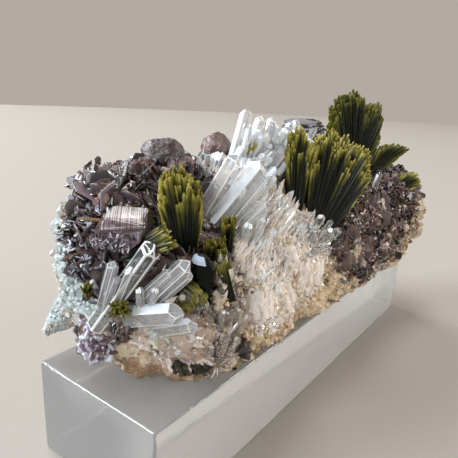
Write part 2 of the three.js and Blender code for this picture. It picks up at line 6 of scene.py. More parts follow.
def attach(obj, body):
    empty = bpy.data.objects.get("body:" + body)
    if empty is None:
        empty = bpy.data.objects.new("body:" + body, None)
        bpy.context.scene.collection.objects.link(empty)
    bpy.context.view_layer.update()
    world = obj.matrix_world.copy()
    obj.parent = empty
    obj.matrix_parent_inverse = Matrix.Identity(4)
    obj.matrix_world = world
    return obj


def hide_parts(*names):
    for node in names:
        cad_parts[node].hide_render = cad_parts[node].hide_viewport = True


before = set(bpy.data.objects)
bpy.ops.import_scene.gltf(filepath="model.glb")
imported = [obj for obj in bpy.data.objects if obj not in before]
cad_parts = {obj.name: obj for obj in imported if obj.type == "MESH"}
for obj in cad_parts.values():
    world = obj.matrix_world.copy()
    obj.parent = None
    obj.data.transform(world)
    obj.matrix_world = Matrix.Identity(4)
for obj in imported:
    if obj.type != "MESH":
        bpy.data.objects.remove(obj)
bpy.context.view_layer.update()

# The view: a camera close to the near left end of the specimen, on a plain pale floor. A wide, soft
# window at the left gives cool light, and a weaker warm one at the right fills the shadows.
MILLIMETRE = 0.001
LENS = 37.03
CAMERA_PLACE = Vector((-104.0, -61.1, 72.6))
CAMERA_RIGHT = Vector((0.60293789, -0.79660242, 0.04347974))
CAMERA_DOWN = Vector((-0.19902361, -0.20296812, -0.95874582))
CAMERA_AHEAD = Vector((0.77256424, 0.56941068, -0.28091985))
SPECIMEN_MIDDLE = Vector((0, 0, 38))
FLOOR_COLOUR = (0.34, 0.31, 0.278)
FLOOR_BELOW = 0.05
FLOOR_REACH = 1600
ROOM_COLOUR = (0.5, 0.45, 0.405)

camera = bpy.data.objects.new("camera", bpy.data.cameras.new("camera"))
camera.data.lens = LENS
camera.data.clip_start = 0.005
turned = Matrix((CAMERA_RIGHT, -CAMERA_DOWN, -CAMERA_AHEAD)).transposed().to_4x4()
camera.matrix_world = Matrix.Translation(CAMERA_PLACE * MILLIMETRE) @ turned
bpy.context.scene.collection.objects.link(camera)
bpy.context.scene.camera = camera
bpy.context.scene.view_settings.view_transform = "Standard"


def window(name, place, width, height, strength, colour, seen_through_block=True):
    light = bpy.data.lights.new(name, "AREA")
    light.shape = "RECTANGLE"
    light.size, light.size_y = width * MILLIMETRE, height * MILLIMETRE
    light.energy = strength
    light.color = colour
    lamp = bpy.data.objects.new(name, light)
    lamp.location = Vector(place) * MILLIMETRE
    lamp.rotation_euler = (SPECIMEN_MIDDLE - Vector(place)).to_track_quat("-Z", "Y").to_euler()
    lamp.visible_camera = False
    lamp.visible_transmission = seen_through_block
    bpy.context.scene.collection.objects.link(lamp)


window("window_left", (-1900, 1600, 1500), 1300, 1000, 92, (0.84, 0.92, 1), False)
window("window_near", (-2400, -700, 1000), 500, 1000, 22, (0.86, 0.93, 1))
window("window_behind", (400, 2700, 1900), 1500, 800, 60, (0.92, 0.96, 1), False)
window("window_high", (-250, 400, 2600), 1000, 800, 34, (0.95, 0.97, 1))
window("warm_fill", (2000, -2300, 1000), 1500, 1300, 50, (1, 0.93, 0.85), False)

room = bpy.data.worlds.new("room")
bpy.context.scene.world = room
room.use_nodes = True
room.node_tree.nodes["Background"].inputs["Color"].default_value = (*ROOM_COLOUR, 1)
room.node_tree.nodes["Background"].inputs["Strength"].default_value = 0.9


def join(tree, kind, sockets=None, **settings):
    """Adds one node. A socket is given its value, or the output that feeds it."""
    made = tree.nodes.new("ShaderNode" + kind)
    for setting, value in settings.items():
        setattr(made, setting, value)
    for socket, value in (sockets or {}).items():
        if isinstance(value, bpy.types.NodeSocket):
            tree.links.new(value, made.inputs[socket])
        else:
            made.inputs[socket].default_value = value
    return made


def new_material(name):
    material = bpy.data.materials.new(name)
    material.use_nodes = True
    return material, material.node_tree, material.node_tree.nodes["Principled BSDF"]


floor_mesh = bpy.data.meshes.new("floor")
floor_corners = [(FLOOR_REACH * math.cos(math.tau * i / 96) * MILLIMETRE,
                  FLOOR_REACH * math.sin(math.tau * i / 96) * MILLIMETRE, -FLOOR_BELOW * MILLIMETRE)
                 for i in range(96)]
floor_mesh.from_pydata(floor_corners, [], [tuple(range(96))])
floor = bpy.data.objects.new("floor", floor_mesh)
bpy.context.scene.collection.objects.link(floor)
floor_paint, tree, shader = new_material("floor_paint")
shader.inputs["Base Color"].default_value = (*FLOOR_COLOUR, 1)
shader.inputs["Roughness"].default_value = 0.8
floor_mesh.materials.append(floor_paint)

# The block that the specimen rests on: one bar of clear cast acrylic, sawn to length, with flame
# polished faces and narrow rounded edges that catch the light. The specimen only stands on it.
BLOCK_LENGTH, BLOCK_DEPTH, BLOCK_HEIGHT = 120, 32, 20
BLOCK_EDGE = 0.4
BLOCK_EDGE_STEPS = 3
ACRYLIC_COLOUR = (0.98, 0.97, 0.965)
ACRYLIC_INDEX = 1.49
ACRYLIC_TINT, ACRYLIC_DEPTH = (0.6, 0.92, 1), 2.5


def place_piece(name, mesh, slot, materials, *nodes):
    """Puts a mesh in the scene as a piece of the specimen that stands for the named solids."""
    piece = bpy.data.objects.new(name, mesh)
    bpy.context.scene.collection.objects.link(piece)
    for material in materials:
        mesh.materials.append(material)
    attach(piece, "root")
    if nodes:
        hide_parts(*nodes)
    return piece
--
> [TASK BRIEF] Show the data once more, exactly as it was written.

> [RESULT]
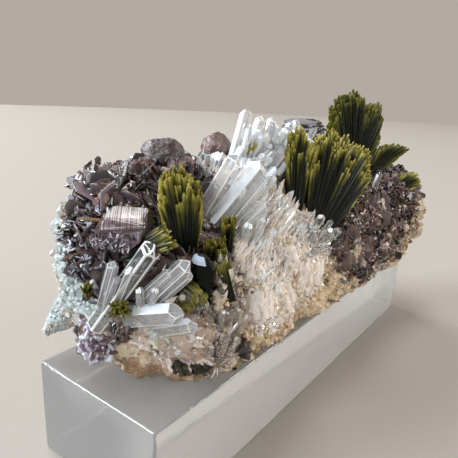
Write part 2 of the three.js and Blender code for this picture. It picks up at line 6 of scene.py. More parts follow.
def attach(obj, body):
    empty = bpy.data.objects.get("body:" + body)
    if empty is None:
        empty = bpy.data.objects.new("body:" + body, None)
        bpy.context.scene.collection.objects.link(empty)
    bpy.context.view_layer.update()
    world = obj.matrix_world.copy()
    obj.parent = empty
    obj.matrix_parent_inverse = Matrix.Identity(4)
    obj.matrix_world = world
    return obj


def hide_parts(*names):
    for node in names:
        cad_parts[node].hide_render = cad_parts[node].hide_viewport = True


before = set(bpy.data.objects)
bpy.ops.import_scene.gltf(filepath="model.glb")
imported = [obj for obj in bpy.data.objects if obj not in before]
cad_parts = {obj.name: obj for obj in imported if obj.type == "MESH"}
for obj in cad_parts.values():
    world = obj.matrix_world.copy()
    obj.parent = None
    obj.data.transform(world)
    obj.matrix_world = Matrix.Identity(4)
for obj in imported:
    if obj.type != "MESH":
        bpy.data.objects.remove(obj)
bpy.context.view_layer.update()

# The view: a camera close to the near left end of the specimen, on a plain pale floor. A wide, soft
# window at the left gives cool light, and a weaker warm one at the right fills the shadows.
MILLIMETRE = 0.001
LENS = 37.03
CAMERA_PLACE = Vector((-104.0, -61.1, 72.6))
CAMERA_RIGHT = Vector((0.60293789, -0.79660242, 0.04347974))
CAMERA_DOWN = Vector((-0.19902361, -0.20296812, -0.95874582))
CAMERA_AHEAD = Vector((0.77256424, 0.56941068, -0.28091985))
SPECIMEN_MIDDLE = Vector((0, 0, 38))
FLOOR_COLOUR = (0.34, 0.31, 0.278)
FLOOR_BELOW = 0.05
FLOOR_REACH = 1600
ROOM_COLOUR = (0.5, 0.45, 0.405)

camera = bpy.data.objects.new("camera", bpy.data.cameras.new("camera"))
camera.data.lens = LENS
camera.data.clip_start = 0.005
turned = Matrix((CAMERA_RIGHT, -CAMERA_DOWN, -CAMERA_AHEAD)).transposed().to_4x4()
camera.matrix_world = Matrix.Translation(CAMERA_PLACE * MILLIMETRE) @ turned
bpy.context.scene.collection.objects.link(camera)
bpy.context.scene.camera = camera
bpy.context.scene.view_settings.view_transform = "Standard"


def window(name, place, width, height, strength, colour, seen_through_block=True):
    light = bpy.data.lights.new(name, "AREA")
    light.shape = "RECTANGLE"
    light.size, light.size_y = width * MILLIMETRE, height * MILLIMETRE
    light.energy = strength
    light.color = colour
    lamp = bpy.data.objects.new(name, light)
    lamp.location = Vector(place) * MILLIMETRE
    lamp.rotation_euler = (SPECIMEN_MIDDLE - Vector(place)).to_track_quat("-Z", "Y").to_euler()
    lamp.visible_camera = False
    lamp.visible_transmission = seen_through_block
    bpy.context.scene.collection.objects.link(lamp)


window("window_left", (-1900, 1600, 1500), 1300, 1000, 92, (0.84, 0.92, 1), False)
window("window_near", (-2400, -700, 1000), 500, 1000, 22, (0.86, 0.93, 1))
window("window_behind", (400, 2700, 1900), 1500, 800, 60, (0.92, 0.96, 1), False)
window("window_high", (-250, 400, 2600), 1000, 800, 34, (0.95, 0.97, 1))
window("warm_fill", (2000, -2300, 1000), 1500, 1300, 50, (1, 0.93, 0.85), False)

room = bpy.data.worlds.new("room")
bpy.context.scene.world = room
room.use_nodes = True
room.node_tree.nodes["Background"].inputs["Color"].default_value = (*ROOM_COLOUR, 1)
room.node_tree.nodes["Background"].inputs["Strength"].default_value = 0.9


def join(tree, kind, sockets=None, **settings):
    """Adds one node. A socket is given its value, or the output that feeds it."""
    made = tree.nodes.new("ShaderNode" + kind)
    for setting, value in settings.items():
        setattr(made, setting, value)
    for socket, value in (sockets or {}).items():
        if isinstance(value, bpy.types.NodeSocket):
            tree.links.new(value, made.inputs[socket])
        else:
            made.inputs[socket].default_value = value
    return made


def new_material(name):
    material = bpy.data.materials.new(name)
    material.use_nodes = True
    return material, material.node_tree, material.node_tree.nodes["Principled BSDF"]


floor_mesh = bpy.data.meshes.new("floor")
floor_corners = [(FLOOR_REACH * math.cos(math.tau * i / 96) * MILLIMETRE,
                  FLOOR_REACH * math.sin(math.tau * i / 96) * MILLIMETRE, -FLOOR_BELOW * MILLIMETRE)
                 for i in range(96)]
floor_mesh.from_pydata(floor_corners, [], [tuple(range(96))])
floor = bpy.data.objects.new("floor", floor_mesh)
bpy.context.scene.collection.objects.link(floor)
floor_paint, tree, shader = new_material("floor_paint")
shader.inputs["Base Color"].default_value = (*FLOOR_COLOUR, 1)
shader.inputs["Roughness"].default_value = 0.8
floor_mesh.materials.append(floor_paint)

# The block that the specimen rests on: one bar of clear cast acrylic, sawn to length, with flame
# polished faces and narrow rounded edges that catch the light. The specimen only stands on it.
BLOCK_LENGTH, BLOCK_DEPTH, BLOCK_HEIGHT = 120, 32, 20
BLOCK_EDGE = 0.4
BLOCK_EDGE_STEPS = 3
ACRYLIC_COLOUR = (0.98, 0.97, 0.965)
ACRYLIC_INDEX = 1.49
ACRYLIC_TINT, ACRYLIC_DEPTH = (0.6, 0.92, 1), 2.5


def place_piece(name, mesh, slot, materials, *nodes):
    """Puts a mesh in the scene as a piece of the specimen that stands for the named solids."""
    piece = bpy.data.objects.new(name, mesh)
    bpy.context.scene.collection.objects.link(piece)
    for material in materials:
        mesh.materials.append(material)
    attach(piece, "root")
    if nodes:
        hide_parts(*nodes)
    return piece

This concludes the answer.